Your task
Starting at the top of the entries, restate word for word each line up to and including the one with "(30, 160, 14, 0.5))".
********************
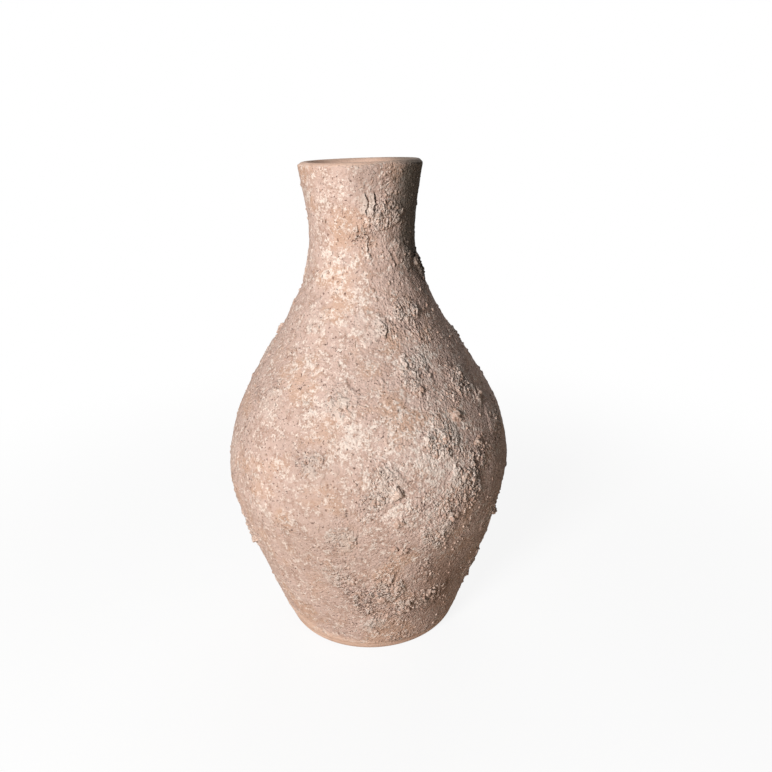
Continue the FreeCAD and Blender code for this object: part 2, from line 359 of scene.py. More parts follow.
for turn_degrees, level_mm, around, climbed in round_the_back(back_dabs, 104.4, 154.8, 40, 280):
    dabs += ((turn_degrees, level_mm, 0.7 + 0.3 * ((3 * around + climbed) % 1), 0.2 + 0.7 * around),)
print("dabs of crust:", len(dabs))

# %% Rough and smooth places of the crust
rough_places = (
    (14, 368, 10, 0.5), (22, 390, 9, 0.9), (25, 200, 16, 0.4), (15, 283, 10, 0.4), (16, 55, 12, 0.8),
    (-6, 72, 16, 0.7), (-12, 92, 12, 0.4), (5, 350, 10, 0.4), (42, 163, 16, 0.4), (0, 170, 12, 0.3),
    (6, 104, 12, 0.4), (24, 100, 12, 0.4), (-2, 58, 10, 0.4), (46, 148, 12, 0.4), (28, 86, 10, 0.3),
    (-2, 350, 9, 0.3), (15, 15, 12, 0.8), (-2, 165, 14, 0.3), (50, 190, 16, 0.5), (75, 326, 12, 0.5),
    (30, 160, 14, 0.5))
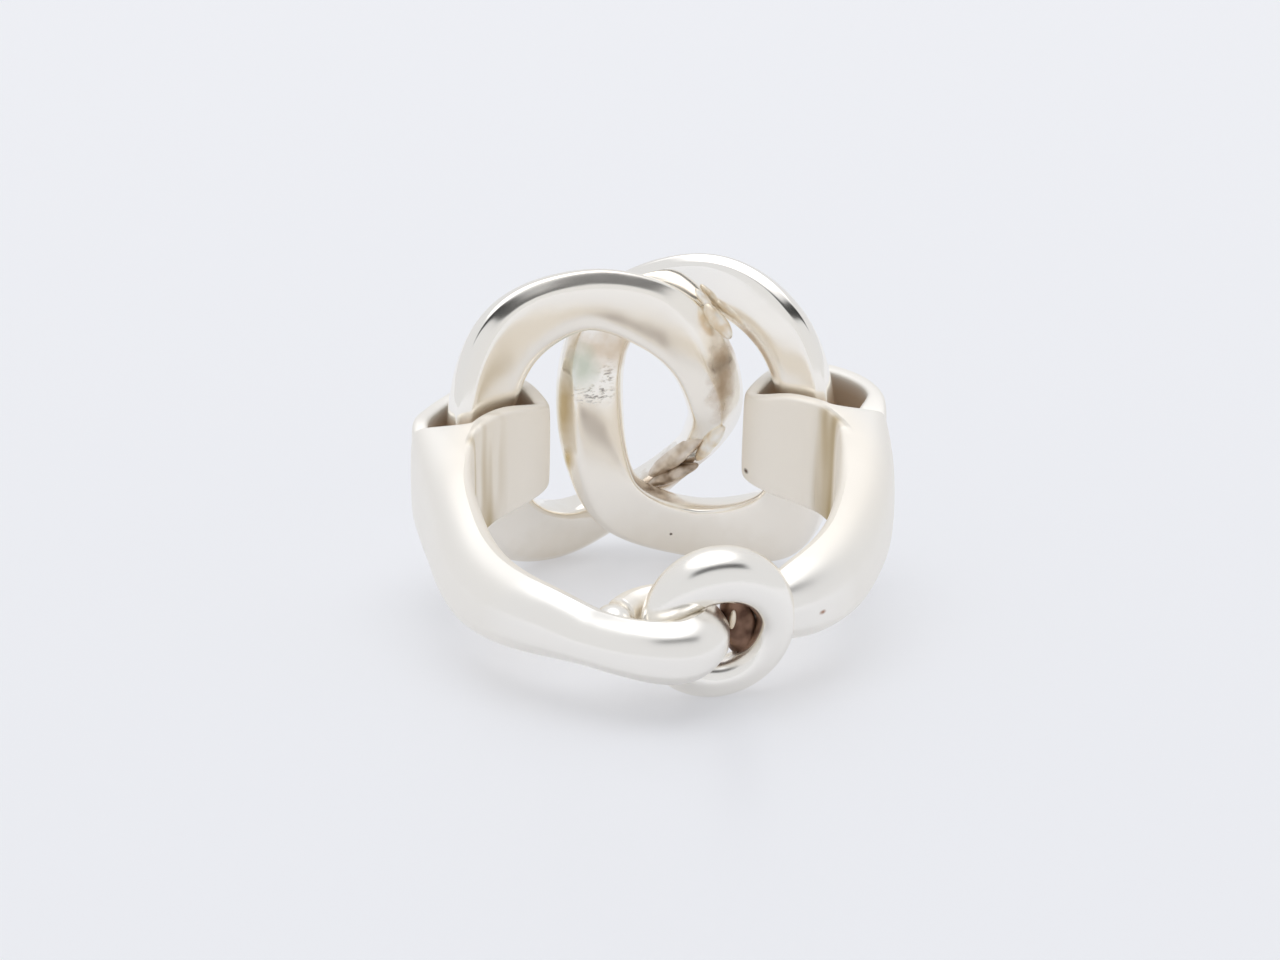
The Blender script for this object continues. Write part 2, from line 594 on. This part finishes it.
BROWN_MARKS = [
    (4.15, 8.9, 3.4, 0.7, 0.9, 1.1),
    (3.95, 9.0, 2.0, 0.6, 0.9, 1.5),
    (2.2, 10.9, -3.9, 1.3, 0.9, 0.7),
    (1.4, 11.2, -4.8, 1.1, 0.7, 0.5),
]
GOLD_MARKS = [(-4.0, 9.7, 0.6, 0.4, 0.8, 1.9), (-3.8, 9.3, -2.2, 0.25, 0.5, 0.6)]
GREY_MARKS = [(-3.0, 10.2, 2.6, 0.7, 0.8, 1.0)]
BEIGE_MARKS = [(-2.0, 10.4, 3.4, 1.6, 0.9, 0.9)]
LOW_MARKS = [(-1, 9, -9.3, 10, 6, 2.9)]
FILE_MARKS = [(-2.4, 9.9, 1.2, 0.8, 0.7, 0.4), (-1.75, 10.2, 2.0, 0.3, 0.6, 0.7)]
PIT_MARKS = [(5.07, 7.05, -1.98, 0.1, 0.2, 0.12), (1.58, 8.95, -6.66, 0.07, 0.2, 0.07)]
WEAR_MARKS = [(6.38, -9.72, -0.08, 0.16, 0.2, 0.1)]

# Stains: colour, roughness, how ragged the edge is, and the marks

LINK_STAINS = [
    ("#F0E7D8", 0.2, 0.1, LOW_MARKS),
    ("#E3D3BE", 0.25, 0.3, BEIGE_MARKS),
    ("#D2D6C6", 0.2, 0.2, GREY_MARKS),
    ("#DDCBA6", 0.2, 0.15, GOLD_MARKS),
    ("#CDBAA4", 0.35, 0.35, BROWN_MARKS),
    ("#4A3A2E", 0.5, 0.1, PIT_MARKS),
]
BAND_STAINS = [("#6A5648", 0.5, 0.1, PIT_MARKS), ("#B08A74", 0.4, 0.4, WEAR_MARKS)]

# Solder: the two ends of each lump, its radius, and how uneven its skin is, as a share of the radius

TOP_SOLDER = [
    (2.7, 9.95, 6.8, 3.3, 9.6, 6.1, 0.22, 0.35),
    (3.25, 9.5, 6.0, 4.05, 9.05, 5.0, 0.4, 0.35),
]
SIDE_SOLDER = [(4.05, 9.2, -0.75, 3.1, 10.1, -2.7, 0.36, 0.35)]
LOW_SOLDER = [(0.8, 11.2, -4.9, 2.7, 10.5, -3.6, 0.4, 0.5)]
HOLE_SOLDER = [(3.1, 10.0, -1.6, 0.9, 11.25, -4.25, 0.42, 0.5)]
EYE_SOLDER = [(2.25, -9.55, 0.6, 2.6, -9.55, -1.5, 0.85, 0.1)]
EYE_STREAK = [(2.1, -10.3, 0.4, 2.05, -10.3, -0.3, 0.16, 0.1)]

# The ring

# The links were polished last and by hand: a mirror with soft waves
bright_silver = silver(
    "hand_polished_sterling_silver", LINK_ROUGHNESS, LINK_WAVE, LINK_STAINS, FILE_MARKS
)
# The band was polished once and worn by the fingers beside it: satin, with broad soft lights
worn_silver = silver(
    "softly_worn_sterling_silver", KNOT_ROUGHNESS, BAND_WAVE, BAND_STAINS, band=True
)
# The eye was bent from polished wire: lights with soft edges
eye_silver = silver("softly_polished_sterling_silver", EYE_ROUGHNESS, BAND_WAVE)
# Solder that was pickled clean: pale
clean_solder = solder("silver_solder", "#FFFCF5", "#F0DFC4")
# Solder that was overheated under its flux: brown and grey patches
burnt_solder = solder("solder_with_burnt_flux", "#DCCFC0", "#98836F")
# Solder with flux left in its pores: beige patches
dusty_solder = solder("solder_with_traces_of_flux", "#F0E6DA", "#CBBBA8")
# Solder behind the eye's hole, where polishing never reached: dark tarnish
dark_solder = solder("silver_tarnished_in_a_recess", "#8C6F5E", "#5E463A")

make_link("left_curb_link", LEFT_LINK, bright_silver, "left_link")
make_link("right_curb_link", RIGHT_LINK, bright_silver, "right_link", flipped=True)
make_band("hook_half", LEFT_STRAP, LEFT_SHANK, worn_silver, "hook_shank", HOOK)
make_band("eye_half", RIGHT_STRAP, RIGHT_SHANK, worn_silver, "eye_shank")
make_eye(eye_silver)
make_lumps("top_solder", TOP_SOLDER, clean_solder, "left_link")
make_lumps("side_solder", SIDE_SOLDER, clean_solder, "left_link")
make_lumps("low_solder", LOW_SOLDER, burnt_solder, "left_link")
make_lumps("hole_solder", HOLE_SOLDER, dusty_solder, "left_link")
make_lumps("eye_solder", EYE_SOLDER, dark_solder, "eye_shank")
make_lumps("eye_solder_streak", EYE_STREAK, clean_solder, "eye_shank")

# Table, light and camera

TABLE_HALF = 1.5  # in metres
CARD_GLOW = 0.33

# The tent: how bright it is, and each limit as a share of the way out from its middle

WALL_LIGHT, TOP_LIGHT = 0.8, 1.8
TOP_EDGE, TOP_FULL = 0.84, 0.95  # heights where the top's light starts and is full
GAP_ACROSS = (-0.189, 0.709, 0.679)  # way square to the dark gap
GAP_OFF = 0.05  # how far the gap's middle line is that way
GAP_HALF, GAP_SOFT = 0.1, 0.04  # half its width, and the width of its soft edge
GAP_MIDDLE = (0.22, -0.63, 0.743)  # way to its middle
GAP_END, GAP_FULL = 0.8, 0.9  # shares of that way where it ends and is full
GAP_LIGHT = 0.06  # what is left of the light in it

# The camera: angles in degrees, lengths in millimetres and places in the picture in pixels

LOOK_DOWN, LOOK_RIGHT = 17.5, 6.5
CAMERA_REACH = 170
PICTURE_W, PICTURE_H = 1280, 960
PIXELS_PER_MM = 20.5
AIM = (0.11, 0.76, 6.345)  # place on the ring that the photograph shows at AIM_X, AIM_Y
AIM_X, AIM_Y = 661, 501


def table():
    """Card, pressed smooth and sized, which gives an even white with a soft sheen.

    It glows a little, so that it blends into the tent as it does in the photograph.
    """
    material, tree, surface = new_material("white_card")
    surface.inputs["Base Color"].default_value = colour("#BFC0C3")
    surface.inputs["Roughness"].default_value = 0.4
    surface.inputs["Emission Color"].default_value = colour("#FAFBFF")
    surface.inputs["Emission Strength"].default_value = CARD_GLOW
    bm = bmesh.new()
    bmesh.ops.create_grid(bm, x_segments=1, y_segments=1, size=TABLE_HALF)
    mesh = bpy.data.meshes.new("table")
    bm.to_mesh(mesh)
    bm.free()
    mesh.materials.append(material)
    floor = bpy.data.objects.new("table", mesh)
    bpy.context.scene.collection.objects.link(floor)


def light_tent():
    """A white light tent, brightest overhead, with a dark gap that arches above the camera."""
    world = bpy.data.worlds.new("light_tent")
    bpy.context.scene.world = world
    world.use_nodes = True
    tree = world.node_tree
    way = add_node(tree, "ShaderNodeTexCoord", output="Generated")
    height = add_node(tree, "ShaderNodeSeparateXYZ", {0: way}, "Z")
    white = {"Value": height, **span(TOP_EDGE, TOP_FULL, WALL_LIGHT, TOP_LIGHT)}
    white = add_node(tree, "ShaderNodeMapRange", white, interpolation_type="SMOOTHSTEP")
    across, ahead = [
        add_node(tree, "ShaderNodeVectorMath", {0: way, 1: axis}, "Value", operation="DOT_PRODUCT")
        for axis in (GAP_ACROSS, GAP_MIDDLE)
    ]
    off = add_node(tree, "ShaderNodeMath", {0: across, 1: GAP_OFF}, operation="SUBTRACT")
    off = add_node(tree, "ShaderNodeMath", {0: off}, operation="ABSOLUTE")
    beside = {"Value": off, **span(GAP_HALF, GAP_HALF + GAP_SOFT)}
    beside = add_node(tree, "ShaderNodeMapRange", beside)
    beyond = add_node(tree, "ShaderNodeMapRange", {"Value": ahead, **span(GAP_END, GAP_FULL, 1, 0)})
    lit = add_node(tree, "ShaderNodeMath", {0: beside, 1: beyond}, operation="MAXIMUM")
    lit = add_node(tree, "ShaderNodeMapRange", {"Value": lit, **span(0, 1, GAP_LIGHT, 1)})
    strength = add_node(tree, "ShaderNodeMath", {0: white, 1: lit}, operation="MULTIPLY")
    background = tree.nodes["Background"]
    background.inputs["Color"].default_value = colour("#FBFCFF")
    tree.links.new(strength, background.inputs["Strength"])


def camera():
    """The photograph's view, from behind the knot, low over the table and a little from the left."""
    down, right = math.radians(LOOK_DOWN), math.radians(LOOK_RIGHT)
    away = Vector((math.sin(right), math.cos(right), 0))
    look = away * math.cos(down) - Vector((0, 0, math.sin(down)))
    data = bpy.data.cameras.new("camera")
    data.lens = PIXELS_PER_MM * CAMERA_REACH / PICTURE_W * data.sensor_width
    data.shift_x = (PICTURE_W / 2 - AIM_X) / PICTURE_W
    data.shift_y = (AIM_Y - PICTURE_H / 2) / PICTURE_W
    data.clip_start = 1 * MM
    seen = bpy.data.objects.new("camera", data)
    seen.location = (Vector(AIM) - look * CAMERA_REACH) * MM
    seen.rotation_euler = look.to_track_quat("-Z", "Y").to_euler()
    bpy.context.scene.collection.objects.link(seen)
    bpy.context.scene.camera = seen


table()
light_tent()
camera()
bpy.context.scene.view_settings.view_transform = "Standard"
bpy.context.scene.cycles.max_bounces = 16
bpy.context.scene.cycles.glossy_bounces = 16
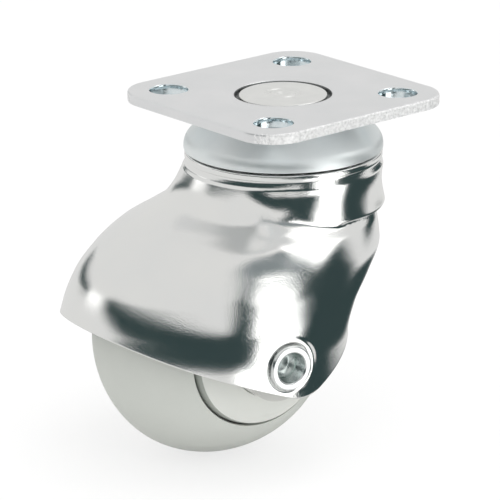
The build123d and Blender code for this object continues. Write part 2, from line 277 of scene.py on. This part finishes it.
# Lengths in mm, levels below the plate's top face, bearings in degrees from the hood's front to either side.
# Each of the rows gives a share of the way down to the axle, then how far the shell's oval has grown there
# from start to skirt: to the back, to the front and to the sides.
hoodShape = {
    "neckRadius": 15.7,
    "flareTop": -12.7,
    "flareCurve": 1.3,
    "flareFront": 0.25,
    "flareSide": 0.55,
    "flareBearing": 117,
    "flareSpread": 22,
    "coneBearing": 127,
    "coneSpread": 22,
    "coneSlope": 0.52,
    "neckEdge": -17.5,
    "neckBottom": -18.6,
    "neckTuck": 2.4,
    "tuckBearing": 96,
    "tuckSpread": 16,
    "waist": 0.3,
    "waistBearing": 92,
    "waistSpread": 24,
    "foldLine": ((-13.8, 9.6, -14.9), (-13.0, 11.6, -15.9), (-12.3, 14.1, -17.3), (-11.2, 16.7, -18.9)),
    "foldHeight": 0.2,
    "foldWidth": 1.6,
    "shellTop": -11.7,
    "startLevel": -12.4,
    "axleLevel": wheelCentre.z / mm,
    "trail": sqrt(wheelCentre.x ** 2 + wheelCentre.y ** 2) / mm,
    "start": (15.4, 14.3, 14.2),
    "skirt": (38.4, 7.7, 22.5),
    "rows": (
        (-0.04, 0.00, 0.00, 0.00), (0.00, 0.02, 0.00, 0.00), (0.06, 0.06, 0.00, 0.02),
        (0.15, 0.18, 0.00, 0.08), (0.23, 0.37, 0.00, 0.25), (0.31, 0.56, -0.03, 0.48),
        (0.44, 0.74, -0.05, 0.70), (0.60, 0.87, 0.29, 0.88), (0.79, 0.95, 0.77, 0.98),
        (1.00, 1.00, 1.00, 1.00), (1.15, 1.00, 1.00, 1.00), (1.40, 1.00, 1.00, 1.00),
    ),
    "bead": (
        (4.5, -10.52), (13.9, -10.52), (14.25, -10.35), (14.4, -9.9), (14.6, -9.45), (14.95, -9.28),
        (15.3, -9.3), (15.49, -9.38), (15.56, -9.48), (15.58, -9.6), (15.59, -9.95), (15.58, -10.25),
        (15.52, -10.36), (15.38, -10.44), (15.37, -10.52), (15.42, -10.72), (15.5, -11.0), (15.59, -11.3),
        (15.64, -11.42),
    ),
    "beadWall": 0.25,  # share of the sheet's thickness that the bead's rows keep
    "blend": 0.3,
    "blendBehind": 1.6,
    "blendBearing": 107,
    "blendSpread": 22,
    "rimBack": tan(radians(21.2)),
    "rimFront": tan(radians(22.5)),
    "rimForward": 3.2,
    "rimDrop": 6.25,
    "rimRound": 2.6,
    "sheet": 0.9,
    "axleHole": 3.0,
    "seatRadius": 3.45,
    "seatRound": 0.6,
    "seatDepth": 0.4,
    "bossReach": 22.25,
    "bossRadius": 4.6,
    "bossSlope": 1.2,
    "bossRound": 0.25,
    "flankCrowding": 0.2,  # draws the columns of the mesh together at the flanks
    "columns": 264,
    "shellRows": 140,
    "weld": 0.001,
    "sharpAngle": 50,
}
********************
Correct response
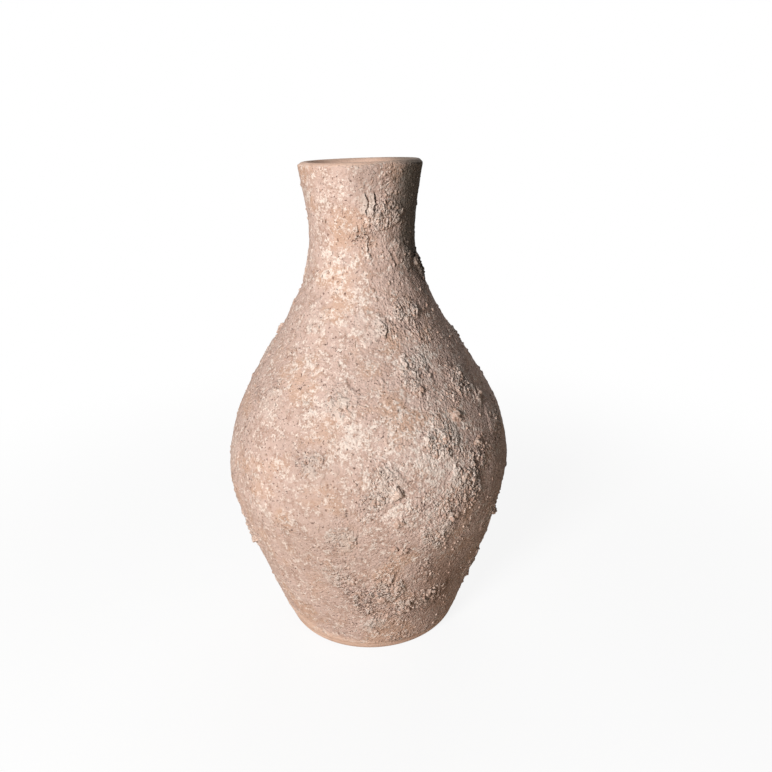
Continue the FreeCAD and Blender code for this object: part 2, from line 359 of scene.py. More parts follow.
for turn_degrees, level_mm, around, climbed in round_the_back(back_dabs, 104.4, 154.8, 40, 280):
    dabs += ((turn_degrees, level_mm, 0.7 + 0.3 * ((3 * around + climbed) % 1), 0.2 + 0.7 * around),)
print("dabs of crust:", len(dabs))

# %% Rough and smooth places of the crust
rough_places = (
    (14, 368, 10, 0.5), (22, 390, 9, 0.9), (25, 200, 16, 0.4), (15, 283, 10, 0.4), (16, 55, 12, 0.8),
    (-6, 72, 16, 0.7), (-12, 92, 12, 0.4), (5, 350, 10, 0.4), (42, 163, 16, 0.4), (0, 170, 12, 0.3),
    (6, 104, 12, 0.4), (24, 100, 12, 0.4), (-2, 58, 10, 0.4), (46, 148, 12, 0.4), (28, 86, 10, 0.3),
    (-2, 350, 9, 0.3), (15, 15, 12, 0.8), (-2, 165, 14, 0.3), (50, 190, 16, 0.5), (75, 326, 12, 0.5),
    (30, 160, 14, 0.5))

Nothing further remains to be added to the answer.